→ **Problem**
Print the data exactly, leaving nothing out.

━━━ Supplied data

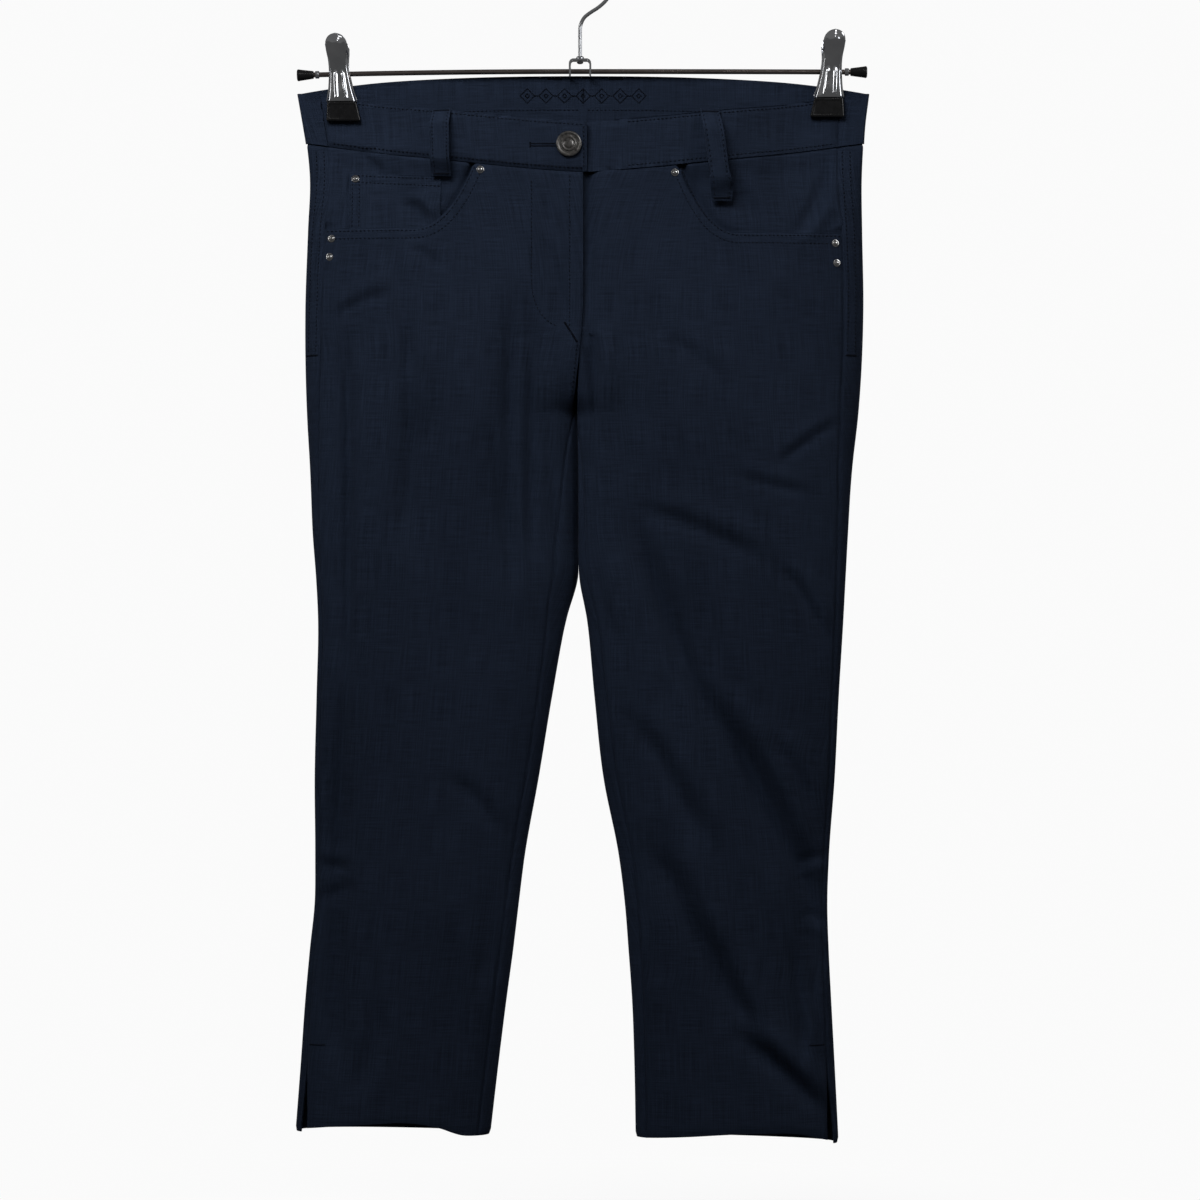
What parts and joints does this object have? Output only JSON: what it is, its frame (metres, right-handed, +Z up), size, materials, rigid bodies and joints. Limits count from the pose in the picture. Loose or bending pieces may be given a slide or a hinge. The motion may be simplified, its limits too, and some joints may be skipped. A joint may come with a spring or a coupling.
{
  "type": "capri pants on a clip hanger",
  "caption": "Navy five-pocket capri pants with belt loops, a metal button and side hem slits, hung by the waistband from a chrome hanger with rubber-jawed clips.",
  "frame": {"origin": "the point inside the top of the hook where it bears on its rail", "axes": "+Z up, the front of the pants faces -Y, +X to the right of someone looking at the front"},
  "size_m": [0.4313, 0.0617, 0.9146],
  "materials": {
    "navy_cloth": "fine ribbed stretch weave, matt with a slight sheen",
    "zip_tape": "woven tape",
    "pewter": "aged pewter",
    "rivet_nickel": "polished nickel",
    "chrome": "polished chrome plate",
    "bar_steel": "dull drawn steel",
    "black_rubber": "moulded black rubber"
  },
  "bodies": {
    "root": {"front_left": "navy_cloth", "front_right": "navy_cloth", "back_left": "navy_cloth", "back_right": "navy_cloth", "pocket_facing_left": "navy_cloth", "pocket_facing_right": "navy_cloth", "coin_pocket": "navy_cloth", "waistband_front_left": "navy_cloth", "waistband_front_right": "navy_cloth", "waistband_back": "navy_cloth", "belt_loop_front_left": "navy_cloth", "belt_loop_front_right": "navy_cloth", "belt_loop_back_left": "navy_cloth", "belt_loop_back_right": "navy_cloth", "zip": "zip_tape", "button": "pewter", "rivet_1": "rivet_nickel", "rivet_2": "rivet_nickel", "rivet_3": "rivet_nickel", "rivet_4": "rivet_nickel", "rivet_5": "rivet_nickel", "rivet_6": "rivet_nickel", "rivet_7": "rivet_nickel", "hook": "chrome", "hook_bracket": "chrome", "hook_collar": "chrome", "hook_knob": "chrome", "clip_left_leaf_front": "chrome", "clip_left_leaf_rear": "chrome", "clip_left_spring": "chrome", "clip_right_leaf_front": "chrome", "clip_right_leaf_rear": "chrome", "clip_right_spring": "chrome", "hanger_bar": "bar_steel", "bar_cap_left": "black_rubber", "bar_cap_right": "black_rubber", "clip_left_pad_front": "black_rubber", "clip_left_pad_rear": "black_rubber", "clip_right_pad_front": "black_rubber", "clip_right_pad_rear": "black_rubber"}
  },
  "joints": []
}
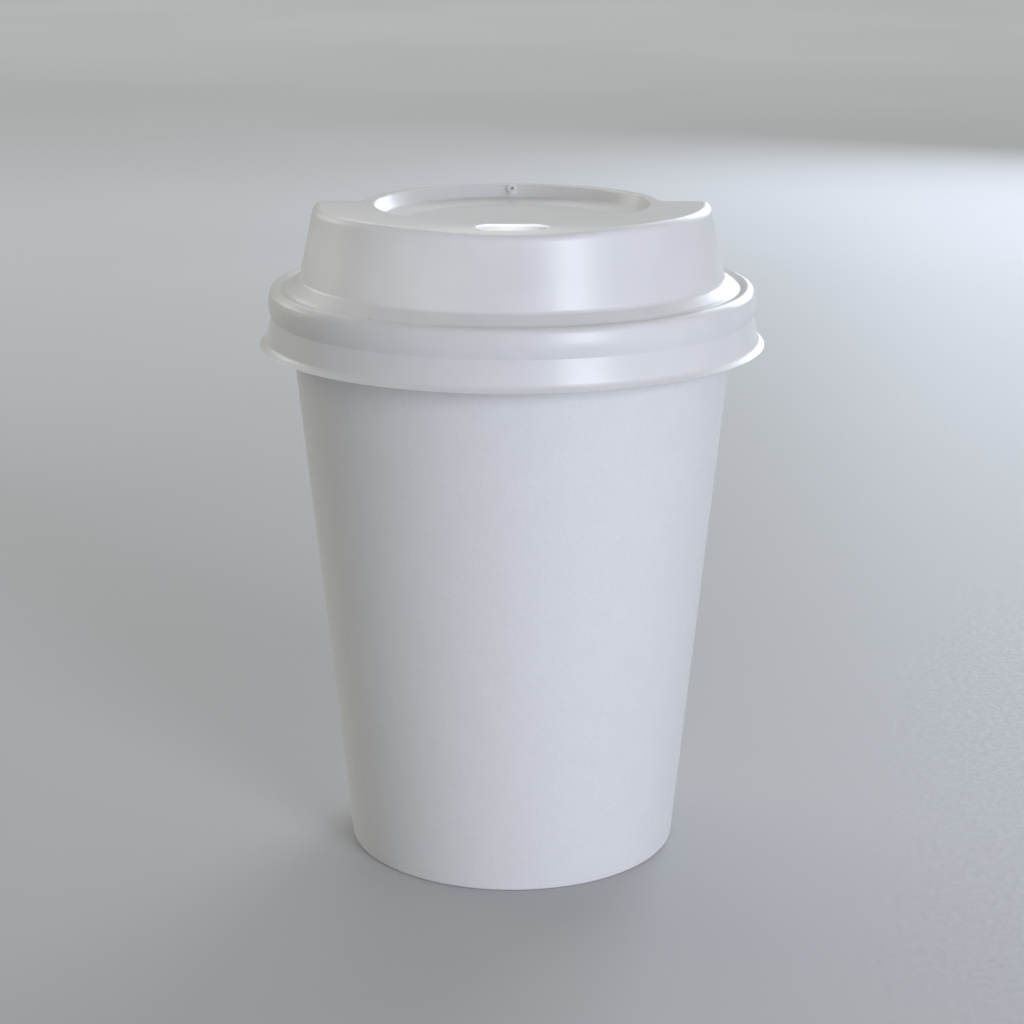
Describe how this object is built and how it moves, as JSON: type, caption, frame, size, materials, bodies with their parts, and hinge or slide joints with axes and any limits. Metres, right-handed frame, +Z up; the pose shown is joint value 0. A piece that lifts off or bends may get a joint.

━━━━━━

→ **Finished task**
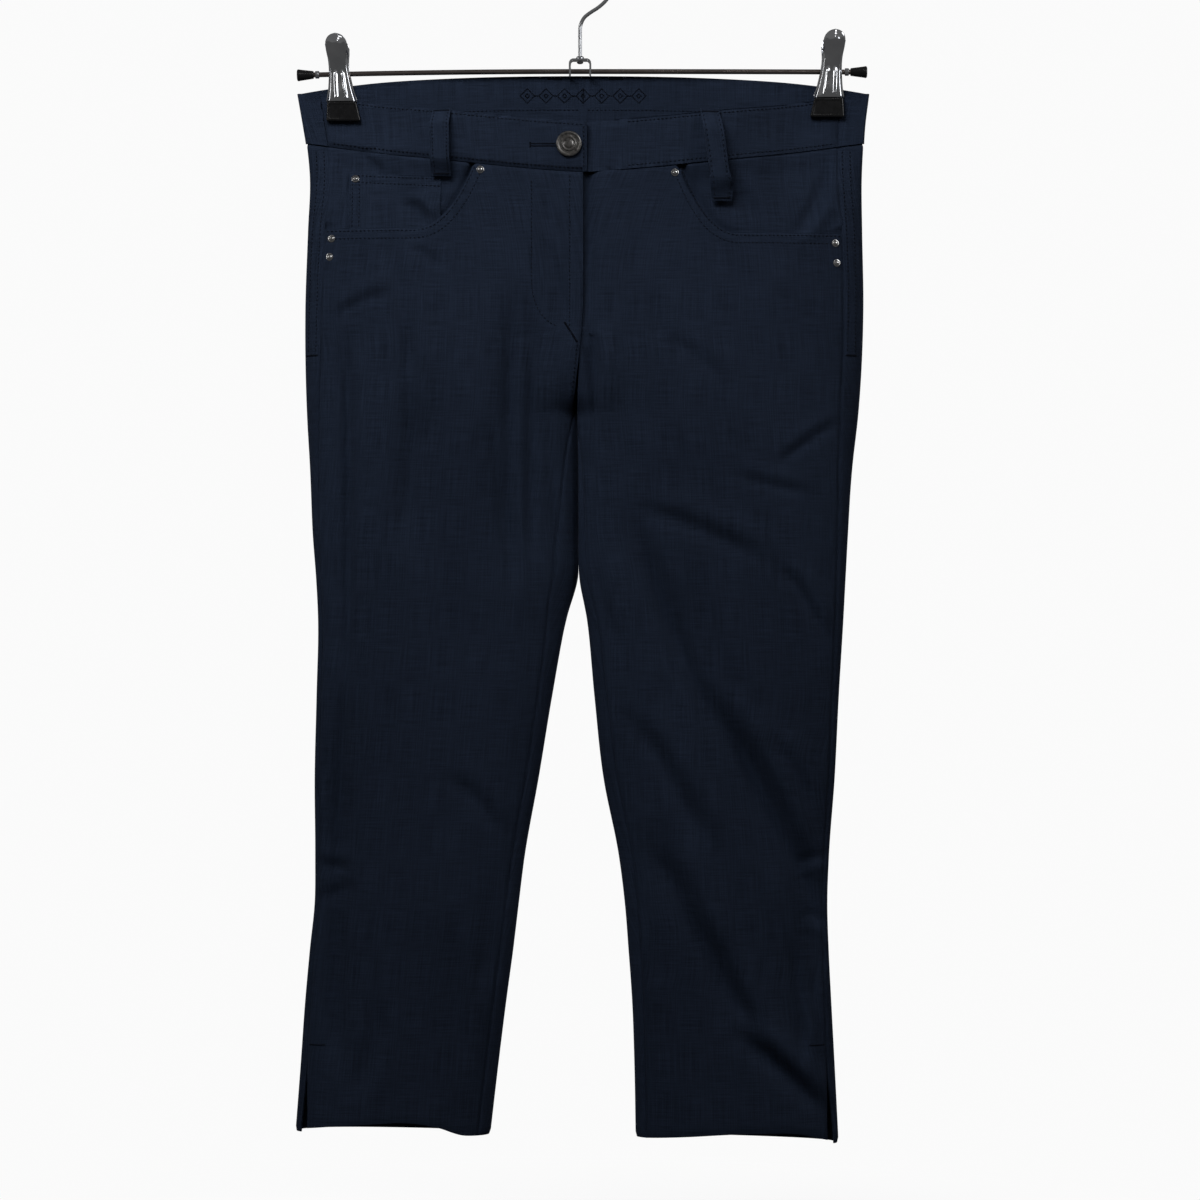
What parts and joints does this object have? Output only JSON: what it is, its frame (metres, right-handed, +Z up), size, materials, rigid bodies and joints. Limits count from the pose in the picture. Loose or bending pieces may be given a slide or a hinge. The motion may be simplified, its limits too, and some joints may be skipped. A joint may come with a spring or a coupling.
{
  "type": "capri pants on a clip hanger",
  "caption": "Navy five-pocket capri pants with belt loops, a metal button and side hem slits, hung by the waistband from a chrome hanger with rubber-jawed clips.",
  "frame": {"origin": "the point inside the top of the hook where it bears on its rail", "axes": "+Z up, the front of the pants faces -Y, +X to the right of someone looking at the front"},
  "size_m": [0.4313, 0.0617, 0.9146],
  "materials": {
    "navy_cloth": "fine ribbed stretch weave, matt with a slight sheen",
    "zip_tape": "woven tape",
    "pewter": "aged pewter",
    "rivet_nickel": "polished nickel",
    "chrome": "polished chrome plate",
    "bar_steel": "dull drawn steel",
    "black_rubber": "moulded black rubber"
  },
  "bodies": {
    "root": {"front_left": "navy_cloth", "front_right": "navy_cloth", "back_left": "navy_cloth", "back_right": "navy_cloth", "pocket_facing_left": "navy_cloth", "pocket_facing_right": "navy_cloth", "coin_pocket": "navy_cloth", "waistband_front_left": "navy_cloth", "waistband_front_right": "navy_cloth", "waistband_back": "navy_cloth", "belt_loop_front_left": "navy_cloth", "belt_loop_front_right": "navy_cloth", "belt_loop_back_left": "navy_cloth", "belt_loop_back_right": "navy_cloth", "zip": "zip_tape", "button": "pewter", "rivet_1": "rivet_nickel", "rivet_2": "rivet_nickel", "rivet_3": "rivet_nickel", "rivet_4": "rivet_nickel", "rivet_5": "rivet_nickel", "rivet_6": "rivet_nickel", "rivet_7": "rivet_nickel", "hook": "chrome", "hook_bracket": "chrome", "hook_collar": "chrome", "hook_knob": "chrome", "clip_left_leaf_front": "chrome", "clip_left_leaf_rear": "chrome", "clip_left_spring": "chrome", "clip_right_leaf_front": "chrome", "clip_right_leaf_rear": "chrome", "clip_right_spring": "chrome", "hanger_bar": "bar_steel", "bar_cap_left": "black_rubber", "bar_cap_right": "black_rubber", "clip_left_pad_front": "black_rubber", "clip_left_pad_rear": "black_rubber", "clip_right_pad_front": "black_rubber", "clip_right_pad_rear": "black_rubber"}
  },
  "joints": []
}
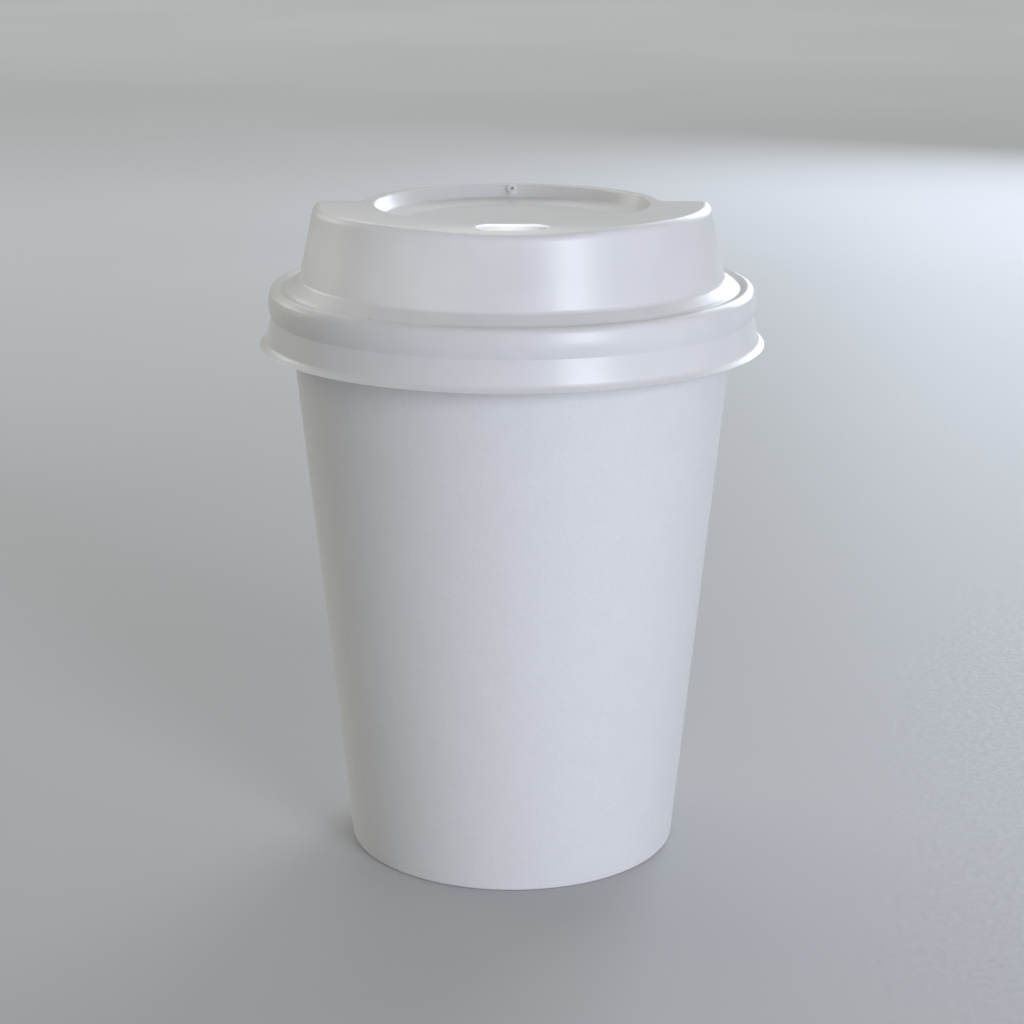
Describe how this object is built and how it moves, as JSON: type, caption, frame, size, materials, bodies with their parts, and hinge or slide joints with axes and any limits. Metres, right-handed frame, +Z up; the pose shown is joint value 0. A piece that lifts off or bends may get a joint.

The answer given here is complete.